16 décembre 2012

Inaccessibles rêves


"Grand-père bien-aimé, dis-je, donne-moi un ordre. Tu as souri, posé ta main sur ma tête. Ce n'était pas une main, mais un feu multicolore. Et ce feu s'est répandu jusqu'aux racines de mon esprit. - Va jusqu'où tu peux, mon enfant... - Ta voix était grave, sombre, comme si elle sortait de la gorge profonde de la terre. Elle avait atteint les racines de mon cerveau, mais mon cœur n'avait pas tressailli.- Grand-père, criai-je alors d'une voix plus forte, donne-moi un ordre plus difficile, plus crétois. Et brusquement, à peine l'avais-je dit, une flamme a déchiré l'air en sifflant (..) : -Va jusqu'où tu ne peux pas!-"
Nikos Kazantzaki. Lettre au Greco.

On croit deviner au loin la voix éraillée du grand Jacques Brel tenter, "sans force et sans armure, d'atteindre son inaccessible étoile". Transmettre nos impossibles rêves, tout en donnant les moyens de les réaliser, beau programme au soir d'une existence. Un vieux patient ayant beaucoup vécu avait coutume de rappeler qu'on n'apprend rien à retourner sur le terrain de ses réussites, alors que revenir sur le terrain des ses échecs avec de nouveaux outils, mieux adaptés, accompagné de plus jeunes, faisait progresser l'humanité. 

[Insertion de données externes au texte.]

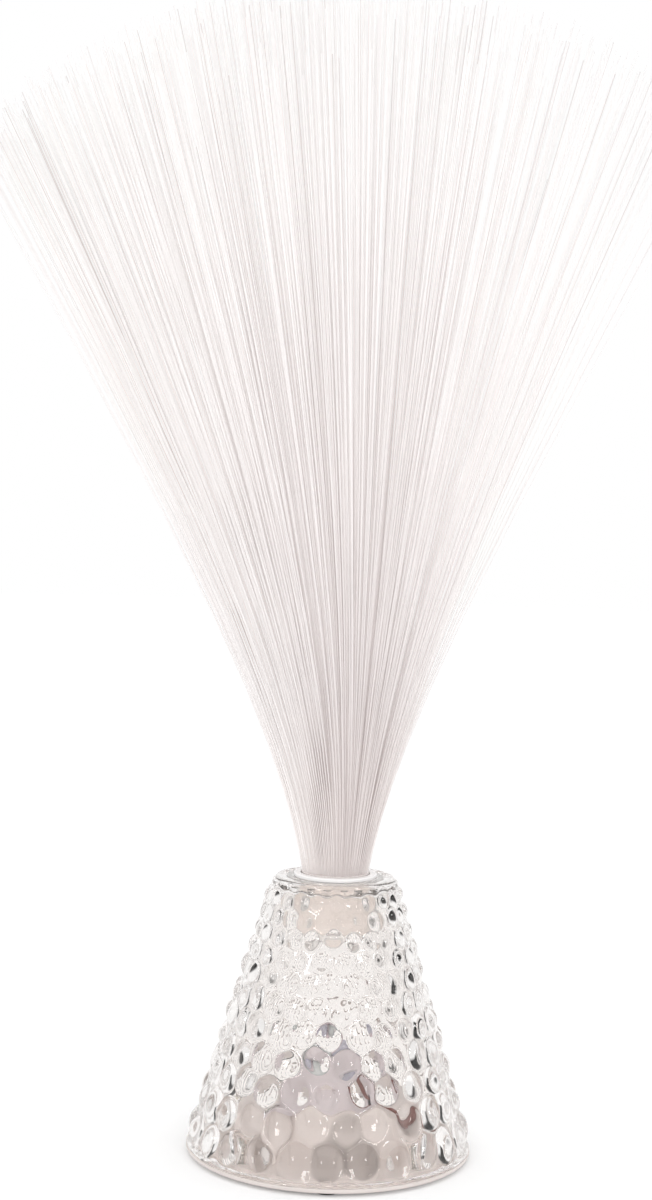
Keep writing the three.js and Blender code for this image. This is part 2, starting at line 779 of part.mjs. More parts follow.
// Light pod: a hollow cone on the bay's roof, screwed to the two stands.
function lightPod() {
  const outer = turned(
    [
      [0, roofTop],
      [podBaseRadius, roofTop],
      [podTopRadius, podTop],
      [0, podTop],
    ],
    fineFacets,
  );
  const [[x0, y0], [x1, y1]] = podScrewAt;
  const ears = podScrewAt.map((at) => rod(earRadius, roofTop, roofTop + earThickness, at));
  const bar = slab(Math.hypot(x1 - x0, y1 - y0), 2 * earRadius, roofTop, roofTop + earThickness).rotateZ(
    Math.atan2(y1 - y0, x1 - x0),
  );
  const hollow = turned(
    [
      [0, roofTop - overrun],
      [podRadiusAt(roofTop - overrun) - podWall, roofTop - overrun],
      [podRadiusAt(deckBottom) - podWall, deckBottom],
      [0, deckBottom],
    ],
    fineFacets,
  );
  const posts = boardScrewAngles.map((angle) =>
    rod(postRadius, boardTop, deckBottom + podWall / 2, onCircle(boardScrewCircle, angle)),
  );
  const shell = cut(joined(outer, bar, ...ears), hollow).add(joined(...posts));
  const ledHoles = ledAngles.map((angle) =>
    rod(ledRadius + tapGap, deckBottom - overrun, podTop + overrun, onCircle(ledCircle, angle)),
  );
  const boardPilots = boardScrewAngles.map((angle) =>
    rod(
      boardScrew.shank + tapGap,
      boardTop - overrun,
      boardBottom + boardScrew.length + tapGap,
      onCircle(boardScrewCircle, angle),
    ),
  );
  const earHoles = podScrewAt.map((at) =>
    rod(podScrew.shank + tapGap, roofTop - overrun, roofTop + earThickness + overrun, at),
  );
  const wireHoles = [redWireAngle, Math.PI / 2].map((angle) =>
    new THREE.CylinderGeometry(wireHoleRadius, wireHoleRadius, podBaseRadius, smallFacets)
      .rotateZ(Math.PI / 2)
      .translate(podBaseRadius, 0, wireEntry)
      .rotateZ(angle),
  );
  return geometryOf(cut(shell, ...ledHoles, ...boardPilots, ...earHoles, ...wireHoles));
}
const wireEntry = boardBottom - chipHeight - wireHoleRadius;

function ledLegs(angle) {
  const [x, y] = onCircle(ledCircle, angle);
  return [-legSpacing / 2, legSpacing / 2].map((offset) => [
    x - offset * Math.sin(angle),
    y + offset * Math.cos(angle),
  ]);
}

function lightBoard() {
  const disc = rod(boardRadius, boardBottom, boardTop, [0, 0], fineFacets);
  const legHole = legWidth + 2 * legHoleGap;
  const legHoles = ledAngles
    .flatMap(ledLegs)
    .map(([x, y]) => slab(legHole, legHole, boardBottom - overrun, boardTop + overrun, x, y));
  const screwHoles = boardScrewAngles.map((angle) =>
    rod(
      boardScrew.shank + tapGap,
      boardBottom - overrun,
      boardTop + overrun,
      onCircle(boardScrewCircle, angle),
    ),
  );
  return geometryOf(cut(solid(disc), ...legHoles, ...screwHoles));
}

function led(angle) {
  const [x, y] = onCircle(ledCircle, angle);
  const domeFoot = boardTop + ledHeight - ledRadius;
  const dome = [1, 2].map((i) => [
    ledRadius * Math.cos((i * Math.PI) / 6),
    domeFoot + ledRadius * Math.sin((i * Math.PI) / 6),
  ]);
  const lens = turned(
    [
      [0, boardTop],
      [ledFlangeRadius, boardTop],
      [ledFlangeRadius, boardTop + ledFlangeHeight],
      [ledRadius, boardTop + ledFlangeHeight],
      [ledRadius, domeFoot],
      ...dome,
      [0, boardTop + ledHeight],
    ],
    smallFacets,
  ).translate(x, y, 0);
  const legs = ledLegs(angle).map(([legX, legY]) =>
    slab(legWidth, legWidth, boardBottom - legReach, boardTop + ledFlangeHeight / 2, legX, legY),
  );
  return geometryOf(joined(lens, ...legs));
}

function controlChip() {
  return turned(
    [
      [0, boardBottom - chipHeight],
      [chipRadius / 2, boardBottom - chipHeight],
      [chipRadius, boardBottom - chipHeight / 3],
      [chipRadius, boardBottom],
      [0, boardBottom],
    ],
    smallFacets,
  );
}

// Wires: each runs on one smooth curve from its solder tail or pin to where it goes.
function wire(points) {
  const curve = new THREE.CatmullRomCurve3(points.map((p) => new THREE.Vector3(...p)));
  const section = Array.from(
    { length: wireSides },
    (_, i) => new THREE.Vector2(...onCircle(wireRadius, (turn * i) / wireSides)),
  );
  return new THREE.ExtrudeGeometry(new THREE.Shape(section), { steps: wireSteps, extrudePath: curve });
}

const tailEnd = bayOuterLength / 2 + tailReach + fitGap;
const tailZ = roofUnder - tailDrop + contactThickness / 2;
const wireDiameter = 2 * wireRadius;
const pinEnd = switchTop + pinHeight + fitGap;
const padCircle = boardRadius - 2 * wireRadius;

// The way round a corner of the bay, midway between it and the crystal wall.
function cornerPoint(endSide, rowSide, z) {
  const corner = Math.hypot(bayOuterLength, bayOuterWidth) / 2;
  const angle = Math.atan2(rowSide * bayOuterWidth, endSide * bayOuterLength);
  return [...onCircle((corner + innerRadiusAt(z)) / 2, angle), z];
}

// From a solder tail, out and along the end wall of the bay to its corner.
function tailPoints(endSide, rowSide) {
  const y = rowSide * cellPitch;
  const wallGap = (bayOuterLength / 2 + Math.sqrt(innerRadiusAt(roofUnder) ** 2 - y ** 2)) / 2;
  return [
    [endSide * tailEnd, y, tailZ],
    [endSide * (tailEnd + wireDiameter), y + rowSide * wireRadius, tailZ],
    [endSide * wallGap, y + rowSide * cellRadius / 2, tailZ + wireRadius],
    cornerPoint(endSide, rowSide, roofUnder),
  ];
}

// From outside the pod, in through its wire hole and up to a pad under the board.
function podPoints(angle) {
  return [
    [...onCircle(podRadiusAt(wireEntry) + 2 * wireHoleRadius, angle), wireEntry - wireRadius],
    [...onCircle(padCircle + wireHoleRadius, angle), wireEntry - wireRadius / 2],
    [...onCircle(padCircle, angle), boardBottom - fitGap - wireDiameter],
    [...onCircle(padCircle, angle), boardBottom - fitGap],
  ];
}

const redWirePoints = [
  ...tailPoints(1, -1),
  [...onCircle((innerRadiusAt(roofTop) + podBaseRadius) / 2, redWireAngle), roofTop + 2 * wireDiameter],
  ...podPoints(redWireAngle),
];
const blackWirePoints = [
  ...tailPoints(-1, 1),
  [-podScrewX, switchY - wireDiameter, roofUnder],
  [-pinSpacing - switchLength / 2, switchY, roofUnder - wireRadius],
  [-pinSpacing, switchY, pinEnd + wireDiameter],
  [-pinSpacing, switchY, pinEnd],
];
const switchWirePoints = [
  [0, switchY, pinEnd],
  [0, switchY, pinEnd + wireDiameter],
  [0, bayOuterWidth / 2 + wireDiameter, roofTop + wireDiameter],
  ...podPoints(Math.PI / 2),
];

// Finishes
const finish = (color, roughness, metalness = 0, opacity = 1) =>
  new THREE.MeshStandardMaterial({ color, roughness, metalness, opacity, transparent: opacity < 1 });
const clearPlastic = finish(0xf1f3f5, 0.05, 0, 0.35);
const fibrePlastic = finish(0xefe9e8, 0.25, 0, 0.8);
const ferruleTint = finish(0xe9dcd6, 0.4);
const whitePlastic = finish(0xe9e6e2, 0.45);
const doorPlastic = finish(0xe4e1dd, 0.5);
const darkRubber = finish(0x2b2b2c, 0.8);
const steel = finish(0xb9bcc0, 0.3, 1);
const nickel = finish(0xcfc9bb, 0.25, 1);
const cellJacket = finish(0x5b6a72, 0.35);
const boardGreen = finish(0x3f7a52, 0.5);
const chipBlack = finish(0x151515, 0.35);
const switchBlack = finish(0x232323, 0.45);
const ledTints = [finish(0xe8b4ae, 0.1), finish(0xb5dcb8, 0.1), finish(0xb2c2e8, 0.1)];
const redSleeve = finish(0xa83a32, 0.45);
const blackSleeve = finish(0x1d1d1f, 0.45);
const whiteSleeve = finish(0xd9d6cf, 0.45);

const lamp = new THREE.Group();

function add(name, geometry, material, at = [0, 0, 0]) {
  const mesh = new THREE.Mesh(geometry, material);
  mesh.name = name;
  mesh.position.set(...at);
  lamp.add(mesh);
  return mesh;
}

add("crystal_base", crystalBase(), clearPlastic);
add("socket_cup", socketCup(), clearPlastic);
add("ferrule", ferrule(), ferruleTint);
add("fibre_bundle", fibreBundle(), fibrePlastic);
add("bottom_cover", bottomCover(), whitePlastic);
add("battery_door", batteryDoor(), doorPlastic);
footAngles.forEach((angle, i) => {
  add(`rubber_foot_${i + 1}`, rubberFoot(onCircle(footCircle, angle)), darkRubber);
});
bossAngles.forEach((angle, i) => {
  const flipped = screw(coverScrew).rotateX(Math.PI);
  add(`cover_screw_${i + 1}`, flipped, steel, [...onCircle(bossCircle, angle), coverHeadSeat]);
});
cellRows.forEach(({ y, facing }, i) => {
  const shape = facing > 0 ? cell() : cell().rotateZ(Math.PI);
  add(`cell_${i + 1}`, shape, cellJacket, [facing * cellShift, y, cellAxis]);
});
add("contact_plus", contactPlate(1, [-cellPitch], [-cellPitch], true), nickel);
add("contact_minus", contactPlate(-1, [cellPitch], [], true), nickel);
add("contact_link_left", contactPlate(-1, [-cellPitch, 0], [0], false), nickel);
add("contact_link_right", contactPlate(1, [0, cellPitch], [cellPitch], false), nickel);
cellRows.forEach(({ y, facing }, i) => {
  const path = springPath(-facing, y);
  add(`cell_spring_${i + 1}`, tube(path, springWireRadius, 5), nickel);
  console.log(`cell_spring_${i + 1} least gap ${leastGap(path, springWireRadius, 8).toFixed(2)} mm`);
});
add("switch_body", switchBody(), steel);
add("switch_slider", switchSlider(), switchBlack);
add("light_pod", lightPod(), whitePlastic);
podScrewAt.forEach(([x, y], i) => {
  add(`pod_screw_${i + 1}`, screw(podScrew, false), steel, [x, y, roofTop + earThickness]);
});
add("light_board", lightBoard(), boardGreen);
["red", "green", "blue"].forEach((tint, i) => {
  add(`led_${tint}`, led(ledAngles[i]), ledTints[i]);
});
add("control_chip", controlChip(), chipBlack);
boardScrewAngles.forEach((angle, i) => {
  const flipped = screw(boardScrew, false).rotateX(Math.PI);
  add(`board_screw_${i + 1}`, flipped, steel, [...onCircle(boardScrewCircle, angle), boardBottom]);
});
add("red_wire", wire(redWirePoints), redSleeve);
add("black_wire", wire(blackWirePoints), blackSleeve);
add("switch_wire", wire(switchWirePoints), whiteSleeve);

export default lamp;
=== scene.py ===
import math

import bmesh
import bpy
import numpy as np
from mathutils import Matrix, Quaternion, Vector


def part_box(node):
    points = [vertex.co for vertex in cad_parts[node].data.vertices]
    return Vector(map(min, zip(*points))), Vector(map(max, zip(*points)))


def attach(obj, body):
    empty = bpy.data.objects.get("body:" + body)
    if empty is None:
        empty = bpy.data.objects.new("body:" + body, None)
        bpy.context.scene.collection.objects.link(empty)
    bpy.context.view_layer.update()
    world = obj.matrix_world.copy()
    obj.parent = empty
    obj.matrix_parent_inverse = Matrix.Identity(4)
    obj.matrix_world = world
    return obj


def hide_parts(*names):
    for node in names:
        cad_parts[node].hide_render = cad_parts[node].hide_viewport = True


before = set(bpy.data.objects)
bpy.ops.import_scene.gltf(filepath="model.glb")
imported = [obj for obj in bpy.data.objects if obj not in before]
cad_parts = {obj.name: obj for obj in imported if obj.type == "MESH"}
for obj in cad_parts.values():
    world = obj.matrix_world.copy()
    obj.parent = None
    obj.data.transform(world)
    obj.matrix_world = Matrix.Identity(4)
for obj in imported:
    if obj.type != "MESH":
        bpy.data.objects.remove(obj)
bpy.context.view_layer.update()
MM = 0.001

# Viewpoint: at a little over half the lamp's height, just over half a metre away, and turned
# slightly on the lens's axis, so that the lamp leans to the right in the picture.
view_distance = 553 * MM
view_height = 181.3 * MM
view_down = math.radians(2.243)
view_left = math.radians(0.51)
view_roll = math.radians(1.608)
view_lens = 57.7
view_near = 10 * MM
camera = bpy.data.objects.new("camera", bpy.data.cameras.new("camera"))
camera.data.lens = view_lens
camera.data.clip_start = view_near
camera.location = (0, -view_distance, view_height)
aim = Vector((-math.tan(view_left), 1, -math.tan(view_down)))
camera.rotation_mode = "QUATERNION"
camera.rotation_quaternion = aim.to_track_quat("-Z", "Y") @ Quaternion((0, 0, 1), view_roll)
bpy.context.scene.collection.objects.link(camera)
bpy.context.scene.camera = camera
bpy.context.scene.view_settings.view_transform = "Standard"

# Table and light: a seamless white sweep in a white tent, with a soft window on either side of
# the view. The clear plastic bends light many times over, so light is followed a long way, and
# the tent's two dark seams show in it as small dark strokes.
floor_reach = 4.0
floor_white = (0.86, 0.86, 0.86, 1)
floor_roughness = 0.9
floor_glow = 0.16
room_light = 1.0
room_front, front_from, front_to = 0.62, -0.9, -0.2
seam_shades = ((0.0, 0.9), (0.065, 0.95), (0.085, 0.03), (0.13, 0.03), (0.16, 1.0), (0.81, 1.0), (0.84, 0.01),
               (0.925, 0.01), (0.95, 0.95), (1.0, 0.88))
window_distance = 0.85
window_height = 0.42
window_turns = (-38, 44)
window_size = (0.11, 0.20)
window_power = 1.0
window_aim = Vector((0, 0, 0.12))
light_bends = 32
light_mirrorings = 24


def new_material(name):
    """A material, its Principled shader, and a function that adds a node and sets its inputs."""
    material = bpy.data.materials.new(name)
    material.use_nodes = True
    return material, material.node_tree.nodes["Principled BSDF"], node_maker(material.node_tree)


def node_maker(tree):
    """A function that adds a node to a tree and sets its inputs, or links them."""
    def node(kind, inputs=None, **settings):
        made = tree.nodes.new("ShaderNode" + kind)
        for key, value in settings.items():
            setattr(made, key, value)
        for key, value in (inputs or {}).items():
            if isinstance(value, bpy.types.NodeSocket):
                tree.links.new(value, made.inputs[key])
            else:
                made.inputs[key].default_value = value
        return made

    return node


def shade_ramp(node, factor, shades):
    """A colour ramp through the shades, each a position with a grey level or a colour."""
    ramp = node("ValToRGB", {0: factor})
    stops = ramp.color_ramp.elements
    while len(stops) < len(shades):
        stops.new(1.0)
    for stop, (position, shade) in zip(stops, shades):
        stop.position = position
        stop.color = (shade, shade, shade, 1) if isinstance(shade, float) else (*shade, 1)
    return ramp.outputs["Color"]


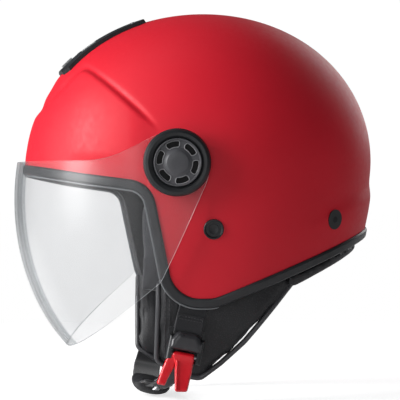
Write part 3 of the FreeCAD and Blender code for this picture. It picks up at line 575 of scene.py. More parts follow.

"Le cri que tu as entendu ne vient pas de toi seul. Ce n'est pas toi seul qui parles. D'innombrables ancêtres parlent aussi par ta bouche. Ce n'est pas toi seul qui désires: d'innombrables générations de descendants désirent déjà dans ton coeur. Tes morts ne reposent pas dans la terre. Ils se sont transformés en oiseaux, en arbres, en air. C'est à leur ombre que tu es assis, de leur chair que tu te nourris, de leur haleine que tu te gonfles. Ils sont devenus les idées et les passions qui déterminent ta volonté et tes actes. «Ne meurs pas, sinon nous mourrons!» crient les morts en toi. Nous n'avons pas eu le temps de jouir des femmes que nous avons désirées. Toi, trouve le temps de les aimer! Nous n'avons pas eu le temps de transformer nos idées en actes. Trouve-le, toi! Nous n'avons pas eu le temps de saisir le visage de notre espérance. Toi, saisis-le, fixe-le. Achève notre oeuvre, achève-la! Jour et nuit nous traversons ton corps en criant. Nous ne sommes pas partis, nous ne sommes pas séparés de toi. nous ne sommes pas descendus dans la terre. Nous sommes enfouis au plus profond de tes entrailles et nous continuons la lutte!»
Nikos Kazantzaki. Ancêtres.

Deux textes éclairants de l'oeuvre de Kazantzaki, l'inoubliable auteur de Zorba le Grec dansant le sirtaki sur la plage du "plus magnifique échec de sa vie". Et soudain la scène finale de ce film d'anthologie nous devient compréhensible.